EXTRACTED RECORDS
(begin)
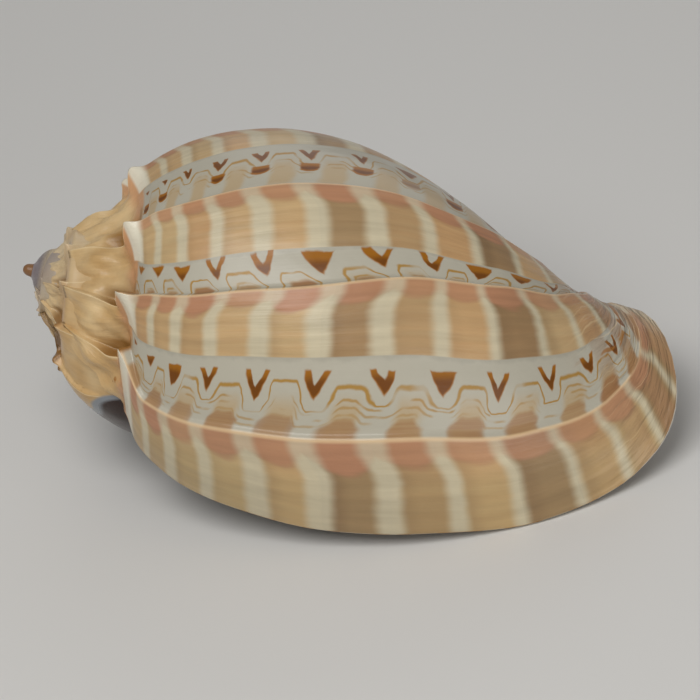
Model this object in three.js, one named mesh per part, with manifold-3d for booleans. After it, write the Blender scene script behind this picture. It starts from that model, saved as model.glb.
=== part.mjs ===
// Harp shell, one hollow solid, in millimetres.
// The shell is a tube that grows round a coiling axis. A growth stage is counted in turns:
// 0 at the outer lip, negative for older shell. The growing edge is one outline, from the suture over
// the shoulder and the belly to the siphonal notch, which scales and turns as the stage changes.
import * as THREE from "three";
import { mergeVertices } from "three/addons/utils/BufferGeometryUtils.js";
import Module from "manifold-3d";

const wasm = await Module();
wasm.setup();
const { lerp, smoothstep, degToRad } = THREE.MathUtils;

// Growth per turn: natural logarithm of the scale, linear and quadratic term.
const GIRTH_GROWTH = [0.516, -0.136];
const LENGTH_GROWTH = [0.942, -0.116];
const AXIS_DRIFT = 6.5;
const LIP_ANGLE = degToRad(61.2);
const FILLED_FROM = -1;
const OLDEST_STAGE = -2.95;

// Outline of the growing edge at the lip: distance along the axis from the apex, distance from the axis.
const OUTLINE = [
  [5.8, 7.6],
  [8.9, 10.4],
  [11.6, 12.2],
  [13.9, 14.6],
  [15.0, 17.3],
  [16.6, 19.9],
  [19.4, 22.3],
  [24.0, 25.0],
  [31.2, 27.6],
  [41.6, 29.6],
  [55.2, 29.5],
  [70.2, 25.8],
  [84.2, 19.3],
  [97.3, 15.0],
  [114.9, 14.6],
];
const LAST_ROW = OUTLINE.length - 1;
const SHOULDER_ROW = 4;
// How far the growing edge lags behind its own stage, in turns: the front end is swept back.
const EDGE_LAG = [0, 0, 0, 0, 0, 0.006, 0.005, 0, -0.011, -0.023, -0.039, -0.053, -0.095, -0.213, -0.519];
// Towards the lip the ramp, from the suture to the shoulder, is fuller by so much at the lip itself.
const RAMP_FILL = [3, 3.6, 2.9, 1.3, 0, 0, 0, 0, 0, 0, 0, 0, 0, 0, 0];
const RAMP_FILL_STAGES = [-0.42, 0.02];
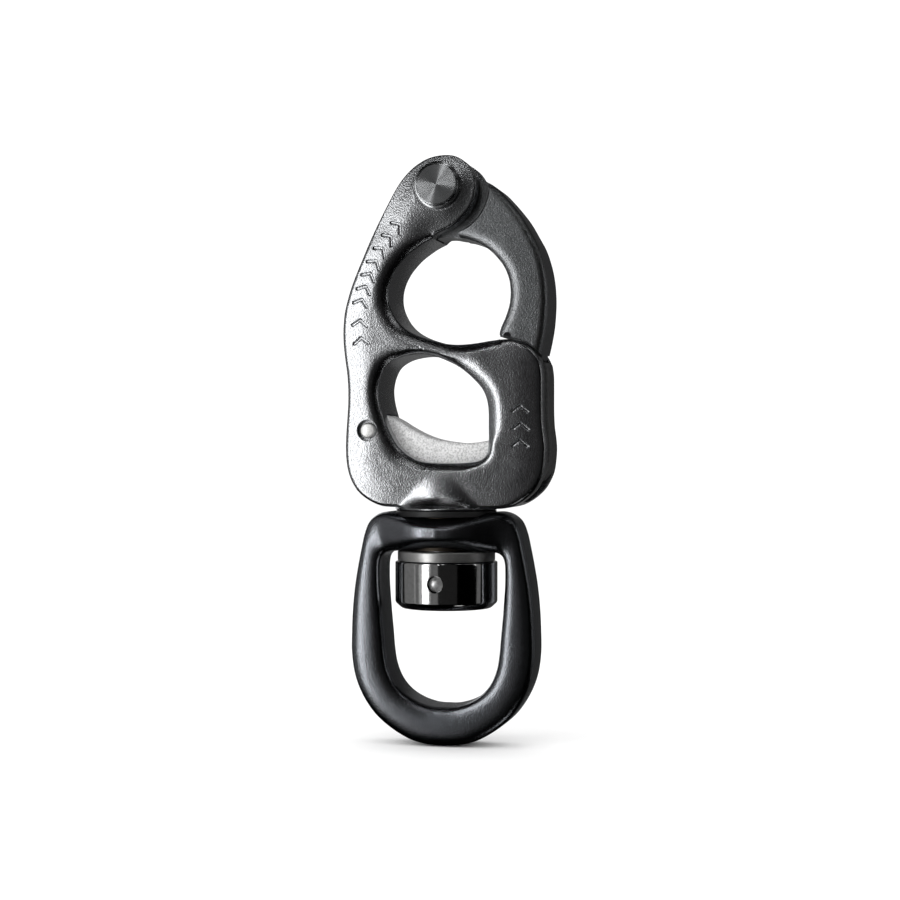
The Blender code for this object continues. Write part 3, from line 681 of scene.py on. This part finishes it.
(end)
AIM
Beginning at the top of the data, please return every line until and including the line containing "import Module from", copied exactly, and nothing past it.

EXPECTED ANSWER
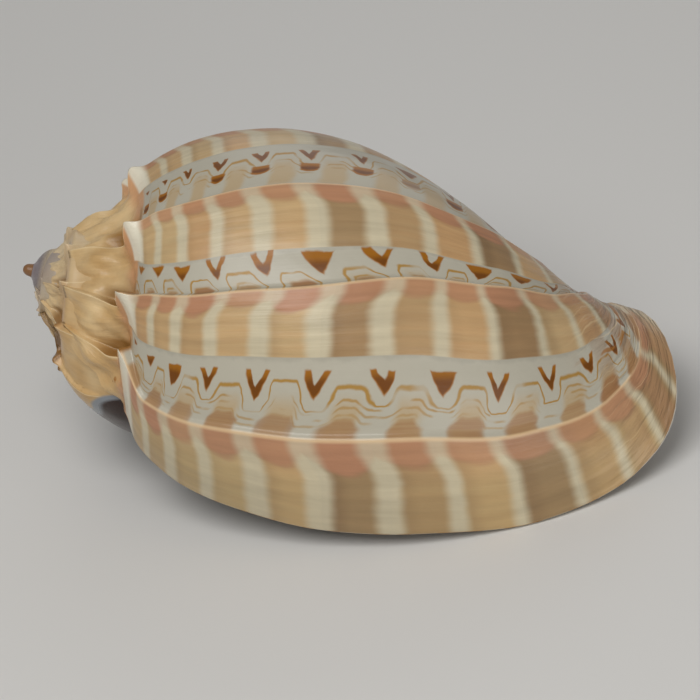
Model this object in three.js, one named mesh per part, with manifold-3d for booleans. After it, write the Blender scene script behind this picture. It starts from that model, saved as model.glb.
=== part.mjs ===
// Harp shell, one hollow solid, in millimetres.
// The shell is a tube that grows round a coiling axis. A growth stage is counted in turns:
// 0 at the outer lip, negative for older shell. The growing edge is one outline, from the suture over
// the shoulder and the belly to the siphonal notch, which scales and turns as the stage changes.
import * as THREE from "three";
import { mergeVertices } from "three/addons/utils/BufferGeometryUtils.js";
import Module from "manifold-3d";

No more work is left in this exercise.